>>>

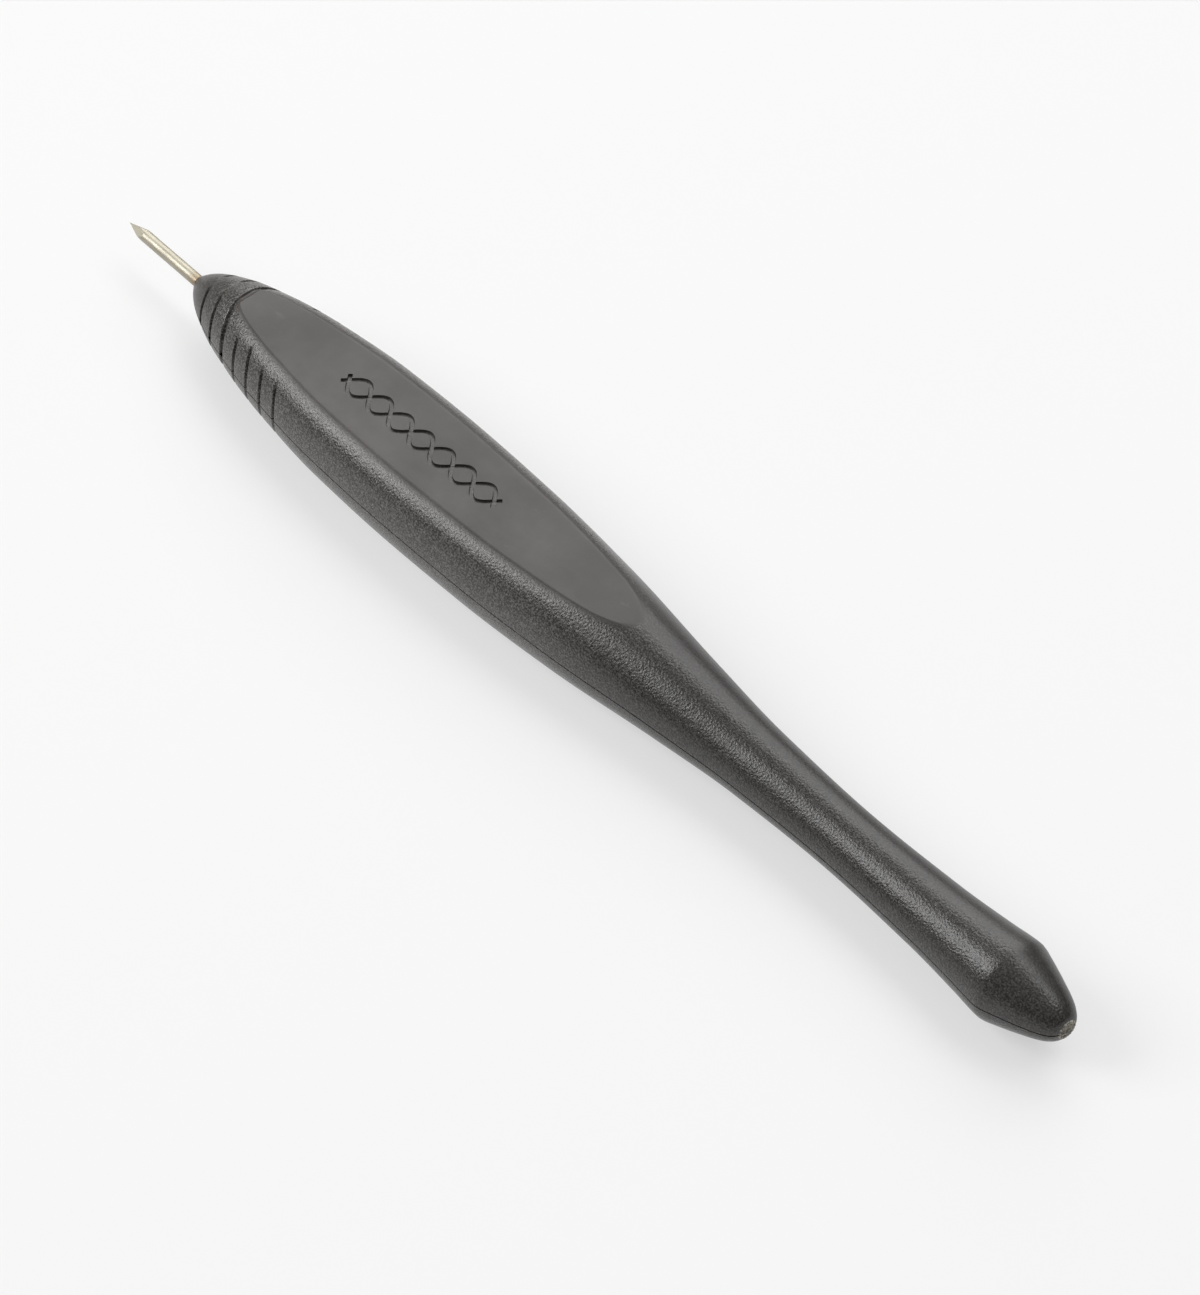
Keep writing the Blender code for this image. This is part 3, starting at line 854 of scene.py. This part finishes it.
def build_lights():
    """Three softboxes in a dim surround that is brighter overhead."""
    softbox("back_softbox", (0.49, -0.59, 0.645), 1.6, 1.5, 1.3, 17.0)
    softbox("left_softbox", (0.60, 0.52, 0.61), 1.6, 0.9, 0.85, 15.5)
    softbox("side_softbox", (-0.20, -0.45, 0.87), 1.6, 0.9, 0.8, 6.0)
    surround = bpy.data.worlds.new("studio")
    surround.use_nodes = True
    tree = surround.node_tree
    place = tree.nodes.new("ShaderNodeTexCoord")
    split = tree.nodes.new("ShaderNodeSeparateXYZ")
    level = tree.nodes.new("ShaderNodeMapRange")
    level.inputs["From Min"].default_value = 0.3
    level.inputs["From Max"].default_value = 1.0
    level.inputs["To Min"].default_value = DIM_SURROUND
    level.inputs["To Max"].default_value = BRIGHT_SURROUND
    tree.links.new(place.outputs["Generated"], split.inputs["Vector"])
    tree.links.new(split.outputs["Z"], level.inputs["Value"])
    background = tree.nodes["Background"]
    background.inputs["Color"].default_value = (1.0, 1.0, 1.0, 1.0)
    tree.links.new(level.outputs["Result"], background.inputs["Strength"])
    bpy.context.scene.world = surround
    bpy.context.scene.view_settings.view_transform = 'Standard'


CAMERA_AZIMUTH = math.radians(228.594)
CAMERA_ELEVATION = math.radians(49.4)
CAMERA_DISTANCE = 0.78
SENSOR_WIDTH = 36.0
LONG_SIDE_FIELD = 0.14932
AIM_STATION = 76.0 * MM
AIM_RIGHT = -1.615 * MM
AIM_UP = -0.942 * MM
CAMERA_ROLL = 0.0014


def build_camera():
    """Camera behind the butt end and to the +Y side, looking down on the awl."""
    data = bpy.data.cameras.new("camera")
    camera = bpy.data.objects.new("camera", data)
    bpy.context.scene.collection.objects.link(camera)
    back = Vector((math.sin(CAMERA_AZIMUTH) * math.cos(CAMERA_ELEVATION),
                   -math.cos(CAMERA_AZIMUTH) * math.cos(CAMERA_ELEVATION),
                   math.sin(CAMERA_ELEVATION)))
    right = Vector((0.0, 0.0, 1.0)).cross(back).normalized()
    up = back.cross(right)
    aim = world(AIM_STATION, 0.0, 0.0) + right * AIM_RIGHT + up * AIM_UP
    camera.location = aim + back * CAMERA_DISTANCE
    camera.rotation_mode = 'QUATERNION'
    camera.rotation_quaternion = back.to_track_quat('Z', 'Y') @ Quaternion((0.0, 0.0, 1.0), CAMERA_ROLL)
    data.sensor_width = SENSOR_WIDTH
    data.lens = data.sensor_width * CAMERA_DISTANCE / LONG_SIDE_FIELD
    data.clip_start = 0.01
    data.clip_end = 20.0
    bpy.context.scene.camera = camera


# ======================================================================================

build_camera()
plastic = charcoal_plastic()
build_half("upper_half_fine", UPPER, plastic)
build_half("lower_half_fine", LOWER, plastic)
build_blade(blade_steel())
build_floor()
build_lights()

<<<

Instructions to follow: Restate, word for word and with nothing added, the lines from the first line of the listing through the one where "CAMERA_ROLL = 0.0014" stands.

Reply:
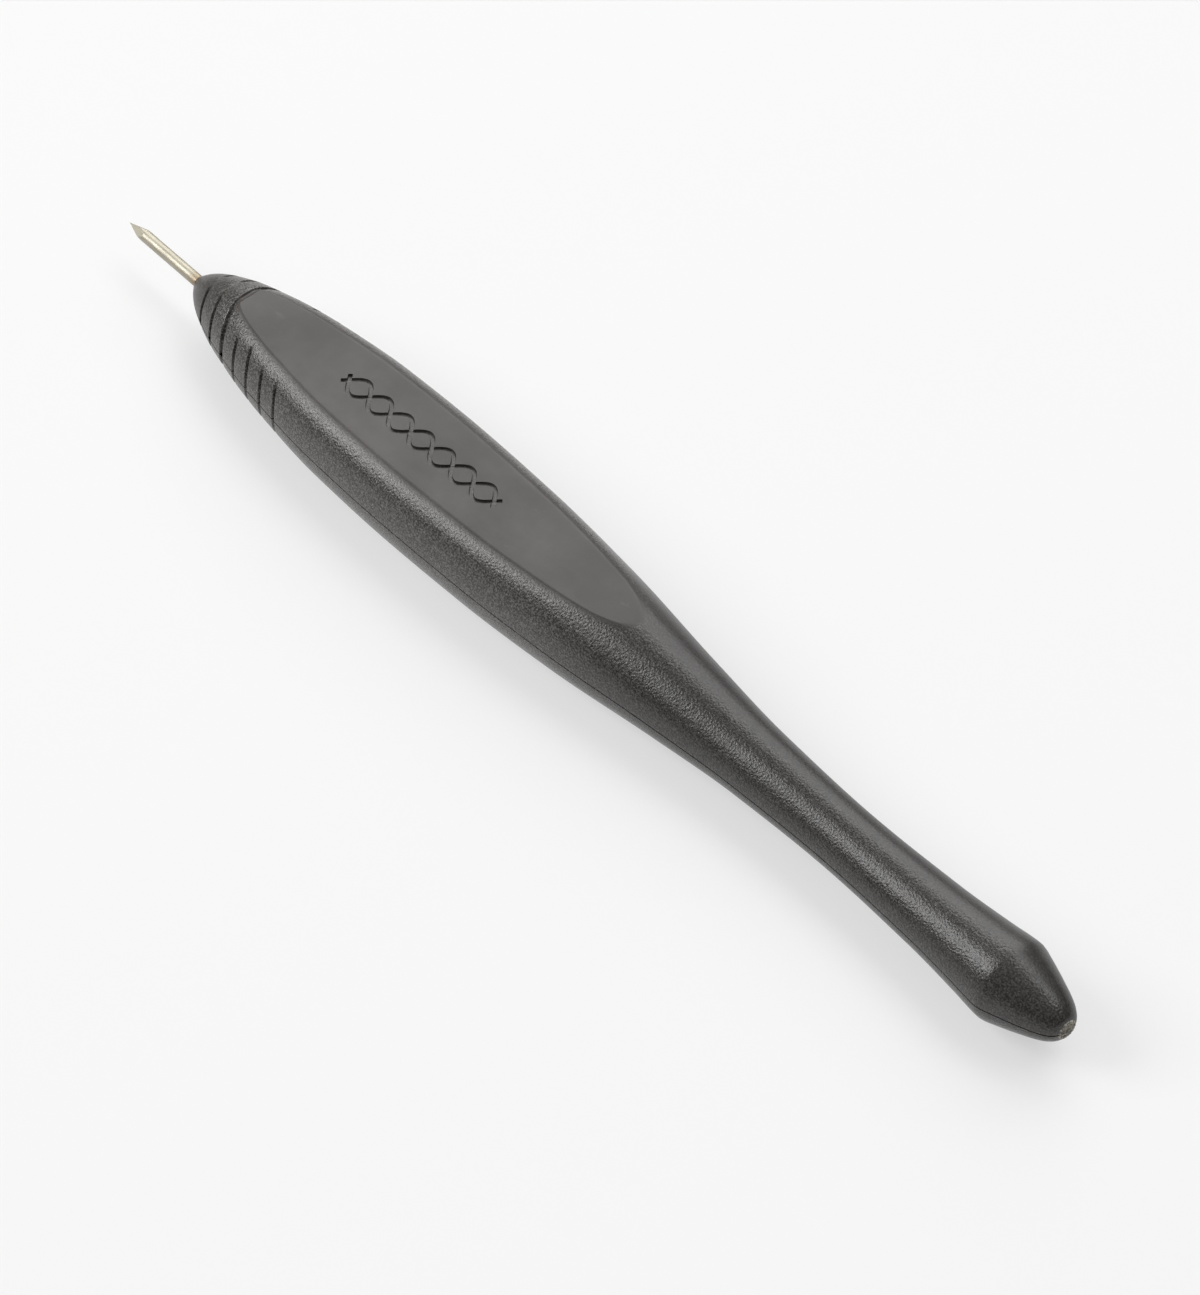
Keep writing the Blender code for this image. This is part 3, starting at line 854 of scene.py. This part finishes it.
def build_lights():
    """Three softboxes in a dim surround that is brighter overhead."""
    softbox("back_softbox", (0.49, -0.59, 0.645), 1.6, 1.5, 1.3, 17.0)
    softbox("left_softbox", (0.60, 0.52, 0.61), 1.6, 0.9, 0.85, 15.5)
    softbox("side_softbox", (-0.20, -0.45, 0.87), 1.6, 0.9, 0.8, 6.0)
    surround = bpy.data.worlds.new("studio")
    surround.use_nodes = True
    tree = surround.node_tree
    place = tree.nodes.new("ShaderNodeTexCoord")
    split = tree.nodes.new("ShaderNodeSeparateXYZ")
    level = tree.nodes.new("ShaderNodeMapRange")
    level.inputs["From Min"].default_value = 0.3
    level.inputs["From Max"].default_value = 1.0
    level.inputs["To Min"].default_value = DIM_SURROUND
    level.inputs["To Max"].default_value = BRIGHT_SURROUND
    tree.links.new(place.outputs["Generated"], split.inputs["Vector"])
    tree.links.new(split.outputs["Z"], level.inputs["Value"])
    background = tree.nodes["Background"]
    background.inputs["Color"].default_value = (1.0, 1.0, 1.0, 1.0)
    tree.links.new(level.outputs["Result"], background.inputs["Strength"])
    bpy.context.scene.world = surround
    bpy.context.scene.view_settings.view_transform = 'Standard'


CAMERA_AZIMUTH = math.radians(228.594)
CAMERA_ELEVATION = math.radians(49.4)
CAMERA_DISTANCE = 0.78
SENSOR_WIDTH = 36.0
LONG_SIDE_FIELD = 0.14932
AIM_STATION = 76.0 * MM
AIM_RIGHT = -1.615 * MM
AIM_UP = -0.942 * MM
CAMERA_ROLL = 0.0014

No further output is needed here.